Ancol, Jakarta August 17, 2014
Kali ini saya tidak tahan untuk menulis tanggapan dari Kompasioner terkenal ini...yang berjudul "Gugatan Pilpres ke MK: Sejatinya Pelajaran Berdemokrasi." Karena menulis seolah-olah perlajaran berdemokrasi itu yang semau edelnya saja.
Dengan gaya bak wartawan kelas duniaya, Ira Oemar mencoba menggiring lagi publik kepada narasi yang sudah kedaluwarsa alias ketinggalan jaman.
Mengapa demikian?
Ira Oemar menggunakan alasan-alasan di pemilu lalu, yang jatuh nya dengan persoalan yang sama atau itu itu saja.
Padahal jika ini menjadi pelajaran berdemokrasi, tidak akan terulang dalam pemilu 2014. Lalu mengapa pihaknya yang diam-diam didukung, sekarang menjustifikasi bahwa ini adalah pelajaran yang bagus.
Jawaban saya, justru demikian,
'Fool me once, shame on you, Fool me Twice, shame on me.' Nah kini 'Fool me third times, shame on who?'.
Kalau kata kasarnya, jawaban 'Fool me third times, shame on your mamma.' Tetapi artinya sangat kasar sekali bukan.
Lalu ini pemikiran dari Ira Oemar sebagai pembela, saksi, penasehat, capres nomor 1. Entah dia katakan dimuka umum atau tidak. Itu hak nya sendiri, kan itu hak asasi dirinya. Tetapi menulis opini yang menggiring, kepada narasi, bahwa menggugat ke MK sebagai pelajaran itu sangat bagus. Artinya secara jujur, dia memberikan jawaban atas pernyataan saya diatas... yaitu 'Fool me third times, shame on who?'
Saya jadi teringat, pernyataan dan tanggapan saat itu, Ahok sebagai anggota DPR dalam rapat dengan Baswalu, dan KPU, mengenai kasus ada beberapa warga yang merasa hak pilihnya sebagai WNI di larang.
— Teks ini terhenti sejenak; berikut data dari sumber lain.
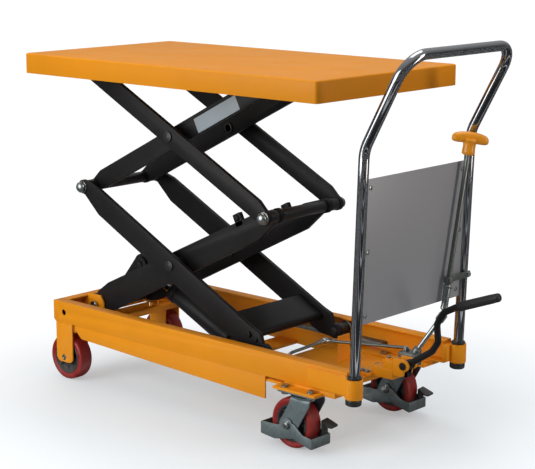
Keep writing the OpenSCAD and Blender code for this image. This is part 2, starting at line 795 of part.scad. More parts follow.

Sebagai, kebijaksanaan kali ini, Bawaslu dan KPU, menerbitkan DPKTb, dan kebijaksanaan yang ada lainnya. Gunanya pelajaran dari 2 pemilu yang lalu. Itupun sebenarnya diakui oleh pihak yang menggugat di MK. Istilahnya gaya orang barat itu disfranchisement voters. Oleh sebab itu dilakukan kebijkasanaan DPKTb yang biasa disebut absentee ballot.